• [A block of data]
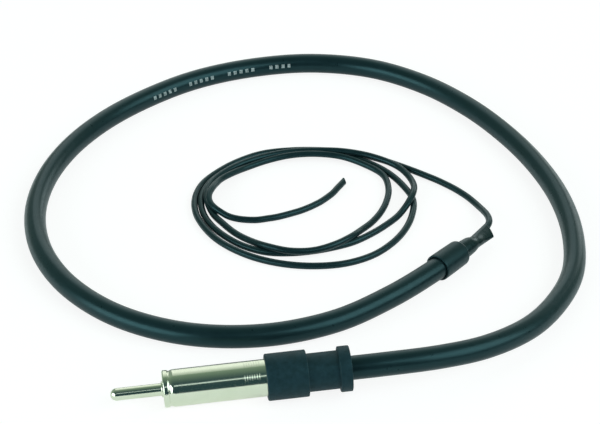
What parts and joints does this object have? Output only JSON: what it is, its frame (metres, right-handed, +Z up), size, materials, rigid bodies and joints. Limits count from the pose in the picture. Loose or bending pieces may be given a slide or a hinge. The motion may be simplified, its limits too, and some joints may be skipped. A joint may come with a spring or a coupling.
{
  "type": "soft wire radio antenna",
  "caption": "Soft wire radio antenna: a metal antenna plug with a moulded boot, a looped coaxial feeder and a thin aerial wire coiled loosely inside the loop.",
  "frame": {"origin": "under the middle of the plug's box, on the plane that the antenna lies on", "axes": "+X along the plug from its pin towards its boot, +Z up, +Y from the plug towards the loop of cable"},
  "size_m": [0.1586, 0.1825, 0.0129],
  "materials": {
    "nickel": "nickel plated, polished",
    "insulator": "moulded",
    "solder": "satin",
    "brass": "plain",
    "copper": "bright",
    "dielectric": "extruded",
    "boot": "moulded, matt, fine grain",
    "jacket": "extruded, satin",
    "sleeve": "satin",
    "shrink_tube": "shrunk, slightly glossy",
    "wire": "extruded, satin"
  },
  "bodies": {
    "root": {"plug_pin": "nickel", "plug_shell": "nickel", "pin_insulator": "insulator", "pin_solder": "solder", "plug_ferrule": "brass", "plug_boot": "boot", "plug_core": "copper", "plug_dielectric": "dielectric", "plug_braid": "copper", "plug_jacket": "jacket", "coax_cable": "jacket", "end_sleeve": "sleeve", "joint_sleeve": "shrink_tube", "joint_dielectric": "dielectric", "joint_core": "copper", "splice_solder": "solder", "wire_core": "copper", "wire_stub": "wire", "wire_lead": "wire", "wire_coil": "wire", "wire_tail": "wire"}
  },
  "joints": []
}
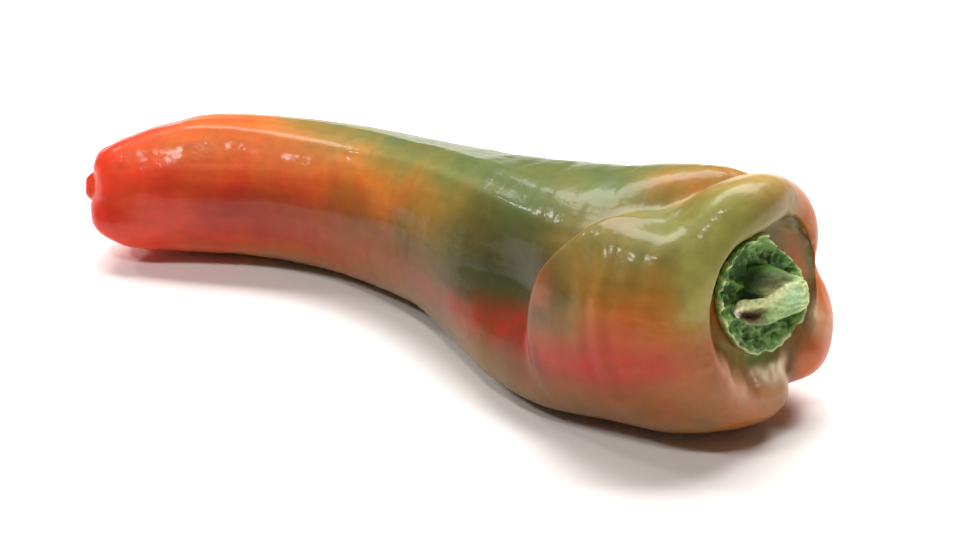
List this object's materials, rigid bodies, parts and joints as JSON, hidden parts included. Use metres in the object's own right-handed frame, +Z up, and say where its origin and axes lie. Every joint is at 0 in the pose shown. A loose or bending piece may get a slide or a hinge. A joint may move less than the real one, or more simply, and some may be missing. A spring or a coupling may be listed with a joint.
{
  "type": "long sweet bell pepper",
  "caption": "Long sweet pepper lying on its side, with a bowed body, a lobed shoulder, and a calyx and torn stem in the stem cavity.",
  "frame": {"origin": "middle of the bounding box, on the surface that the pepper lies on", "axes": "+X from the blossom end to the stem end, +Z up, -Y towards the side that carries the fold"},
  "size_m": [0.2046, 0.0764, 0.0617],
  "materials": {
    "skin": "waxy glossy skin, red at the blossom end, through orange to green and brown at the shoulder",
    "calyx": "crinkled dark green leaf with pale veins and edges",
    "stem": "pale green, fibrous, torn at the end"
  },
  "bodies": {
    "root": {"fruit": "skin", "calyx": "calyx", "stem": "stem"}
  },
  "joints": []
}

• [What is being asked] Nothing but the lines from the line with "List this object's" to the last line of the listing above should appear; please retype them exactly, both ends included.

• [Worked solution]
List this object's materials, rigid bodies, parts and joints as JSON, hidden parts included. Use metres in the object's own right-handed frame, +Z up, and say where its origin and axes lie. Every joint is at 0 in the pose shown. A loose or bending piece may get a slide or a hinge. A joint may move less than the real one, or more simply, and some may be missing. A spring or a coupling may be listed with a joint.
{
  "type": "long sweet bell pepper",
  "caption": "Long sweet pepper lying on its side, with a bowed body, a lobed shoulder, and a calyx and torn stem in the stem cavity.",
  "frame": {"origin": "middle of the bounding box, on the surface that the pepper lies on", "axes": "+X from the blossom end to the stem end, +Z up, -Y towards the side that carries the fold"},
  "size_m": [0.2046, 0.0764, 0.0617],
  "materials": {
    "skin": "waxy glossy skin, red at the blossom end, through orange to green and brown at the shoulder",
    "calyx": "crinkled dark green leaf with pale veins and edges",
    "stem": "pale green, fibrous, torn at the end"
  },
  "bodies": {
    "root": {"fruit": "skin", "calyx": "calyx", "stem": "stem"}
  },
  "joints": []
}